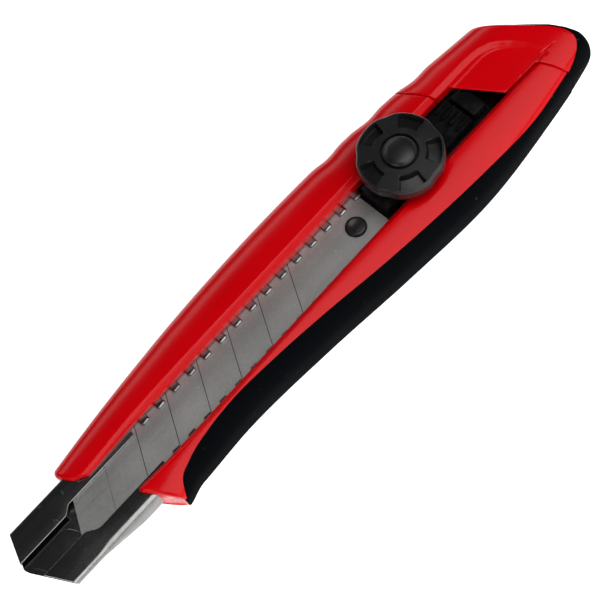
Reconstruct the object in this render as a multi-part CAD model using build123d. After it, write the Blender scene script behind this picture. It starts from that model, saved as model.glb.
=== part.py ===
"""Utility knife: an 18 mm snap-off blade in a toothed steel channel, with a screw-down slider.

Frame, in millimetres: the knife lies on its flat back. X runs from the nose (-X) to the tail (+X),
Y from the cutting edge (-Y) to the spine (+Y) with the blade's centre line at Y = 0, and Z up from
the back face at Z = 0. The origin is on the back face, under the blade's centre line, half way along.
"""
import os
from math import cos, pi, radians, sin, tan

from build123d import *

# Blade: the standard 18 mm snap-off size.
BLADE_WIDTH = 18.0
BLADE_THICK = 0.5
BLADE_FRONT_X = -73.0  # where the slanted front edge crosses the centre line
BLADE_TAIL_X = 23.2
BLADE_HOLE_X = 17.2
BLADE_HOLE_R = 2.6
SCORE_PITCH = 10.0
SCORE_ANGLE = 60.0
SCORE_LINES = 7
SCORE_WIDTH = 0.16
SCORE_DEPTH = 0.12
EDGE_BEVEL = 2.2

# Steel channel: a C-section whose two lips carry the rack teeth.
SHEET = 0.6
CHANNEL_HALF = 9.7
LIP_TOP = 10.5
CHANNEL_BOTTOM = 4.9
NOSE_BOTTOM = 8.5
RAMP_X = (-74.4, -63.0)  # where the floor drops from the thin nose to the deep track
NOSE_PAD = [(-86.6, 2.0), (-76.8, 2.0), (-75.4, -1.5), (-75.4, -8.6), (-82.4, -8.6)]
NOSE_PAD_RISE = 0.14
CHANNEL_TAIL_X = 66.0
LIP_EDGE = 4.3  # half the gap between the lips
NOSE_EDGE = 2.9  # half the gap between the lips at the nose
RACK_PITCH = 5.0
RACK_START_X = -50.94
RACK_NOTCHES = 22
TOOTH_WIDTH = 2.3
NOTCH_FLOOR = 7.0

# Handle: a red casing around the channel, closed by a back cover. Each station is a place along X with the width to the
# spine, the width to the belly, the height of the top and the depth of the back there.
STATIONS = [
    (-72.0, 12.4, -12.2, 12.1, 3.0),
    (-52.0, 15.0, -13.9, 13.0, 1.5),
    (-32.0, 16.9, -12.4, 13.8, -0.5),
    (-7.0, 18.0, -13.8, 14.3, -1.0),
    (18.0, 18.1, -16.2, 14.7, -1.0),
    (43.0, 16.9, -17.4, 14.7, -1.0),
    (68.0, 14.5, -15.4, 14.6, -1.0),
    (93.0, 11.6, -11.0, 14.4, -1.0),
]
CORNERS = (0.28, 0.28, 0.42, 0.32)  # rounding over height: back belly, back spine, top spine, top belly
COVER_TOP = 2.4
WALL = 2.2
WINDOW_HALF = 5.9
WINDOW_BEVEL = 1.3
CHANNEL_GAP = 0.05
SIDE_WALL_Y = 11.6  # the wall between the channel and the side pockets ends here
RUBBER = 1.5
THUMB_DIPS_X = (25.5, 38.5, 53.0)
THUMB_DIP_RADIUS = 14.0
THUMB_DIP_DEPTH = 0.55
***
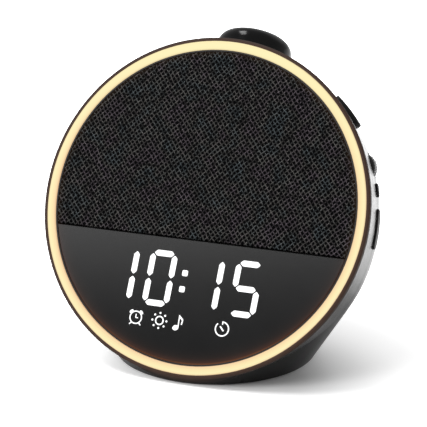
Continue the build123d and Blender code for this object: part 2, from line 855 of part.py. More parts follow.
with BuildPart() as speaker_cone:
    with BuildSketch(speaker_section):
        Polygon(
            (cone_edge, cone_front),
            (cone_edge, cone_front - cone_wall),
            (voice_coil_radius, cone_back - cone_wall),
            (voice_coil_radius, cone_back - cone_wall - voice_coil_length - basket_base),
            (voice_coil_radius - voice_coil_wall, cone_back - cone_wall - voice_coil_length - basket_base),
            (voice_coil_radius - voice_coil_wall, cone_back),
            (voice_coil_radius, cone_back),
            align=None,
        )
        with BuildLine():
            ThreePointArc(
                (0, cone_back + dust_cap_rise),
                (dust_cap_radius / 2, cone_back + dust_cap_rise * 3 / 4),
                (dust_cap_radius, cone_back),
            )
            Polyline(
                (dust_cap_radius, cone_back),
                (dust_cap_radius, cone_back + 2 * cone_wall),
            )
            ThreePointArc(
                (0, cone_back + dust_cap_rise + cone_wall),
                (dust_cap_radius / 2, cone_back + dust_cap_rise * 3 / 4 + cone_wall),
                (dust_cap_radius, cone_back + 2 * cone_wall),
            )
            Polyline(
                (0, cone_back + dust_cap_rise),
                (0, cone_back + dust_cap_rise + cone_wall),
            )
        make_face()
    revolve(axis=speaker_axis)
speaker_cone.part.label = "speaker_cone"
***
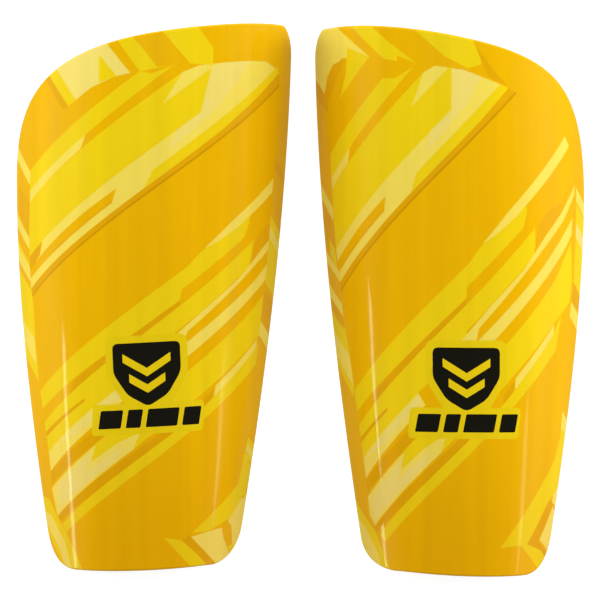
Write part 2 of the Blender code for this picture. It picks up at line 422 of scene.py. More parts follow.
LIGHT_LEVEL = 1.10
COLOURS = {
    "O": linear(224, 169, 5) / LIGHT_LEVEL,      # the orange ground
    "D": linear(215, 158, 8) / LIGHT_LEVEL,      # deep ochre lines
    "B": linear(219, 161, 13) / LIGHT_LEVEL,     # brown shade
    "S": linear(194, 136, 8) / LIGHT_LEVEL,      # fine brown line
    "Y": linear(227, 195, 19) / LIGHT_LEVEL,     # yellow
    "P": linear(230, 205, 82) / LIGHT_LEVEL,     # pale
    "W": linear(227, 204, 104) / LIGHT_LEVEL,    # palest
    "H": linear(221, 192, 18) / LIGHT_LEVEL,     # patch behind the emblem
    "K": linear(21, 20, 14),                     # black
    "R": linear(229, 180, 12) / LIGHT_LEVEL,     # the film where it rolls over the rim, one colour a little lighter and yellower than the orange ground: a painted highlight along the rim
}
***
**SET EXERCISE**
Output exactly the lines of the material above from the one containing "Reconstruct the object" up to and including the one containing "from build123d import *".

**RESULT OF THIS TASK**
Reconstruct the object in this render as a multi-part CAD model using build123d. After it, write the Blender scene script behind this picture. It starts from that model, saved as model.glb.
=== part.py ===
"""Utility knife: an 18 mm snap-off blade in a toothed steel channel, with a screw-down slider.

Frame, in millimetres: the knife lies on its flat back. X runs from the nose (-X) to the tail (+X),
Y from the cutting edge (-Y) to the spine (+Y) with the blade's centre line at Y = 0, and Z up from
the back face at Z = 0. The origin is on the back face, under the blade's centre line, half way along.
"""
import os
from math import cos, pi, radians, sin, tan

from build123d import *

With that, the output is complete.